Once enough work arrives, this thread will get woken up. As part of being signaled by the condition variable, it will re-acquire the shared mutex, which once again makes it safe to decrement the global counter.
work = todo.pop if continue
Now the thread has been awoken, re-acquired the mutex, and found todo
to contain some work, it pops the unit of work from todo
. This is the last bit of code still inside the mutex.synchronize block.
break unless continue
block.call(work, *extra)
This little bit of code is outside the mutex.synchronize block, but now outside the while
loop around the condition variable. If it’s time to shut down, this thread will need to break out of its outer infinite loop. This accomplishes that.
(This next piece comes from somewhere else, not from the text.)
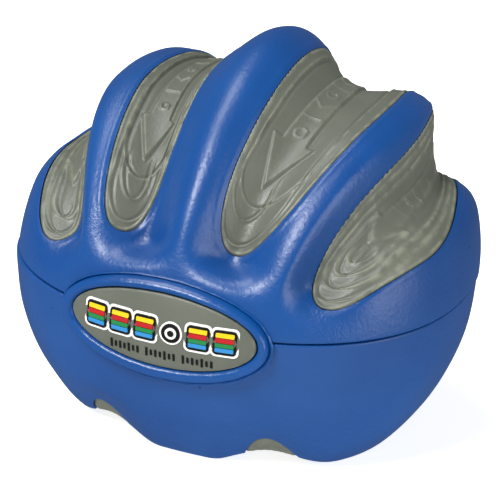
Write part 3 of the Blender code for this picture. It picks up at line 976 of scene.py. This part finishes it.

If it’s not time to shut down, then this worker thread can process the work to do. In this case, it simply calls the shared block
with the work
object that it received. The block
is passed in to the constructor and is the block of code that each worker thread will perform.
mutex.synchronize do
@spawned -= 1
@workers.delete th
end
end
The body of the thread ends with a little housekeeping. Once the thread leaves its infinite loop, it needs to re-acquire the mutex to remove its reference from some shared variables.
@workers << th
th
The last two lines are outside the scope of the block passed to Thread.new
. So they’ll execute immediately after the thread is spawned. And remember, even here the mutex is held by the caller of this method!
Here the current thread is added to @workers
, then returned.
Wrap-up
This implementation nicely illustrates many of the concepts that were covered in this book. And as far as abstractions go, Puma does a superb job of isolating the concurrency-primitive logic from the actual domain logic of the server. I definitely reccomend checking out how the ThreadPool
is used in Puma, and the lack of threading primitives through the rest of the codebase.
Simiarly, I encourage you to check out the other methods in the ThreadPool
class, tracing the flow from initialization, to work units being added to the thread pool, to work units being processed from the thread pool, all the way to shutdown.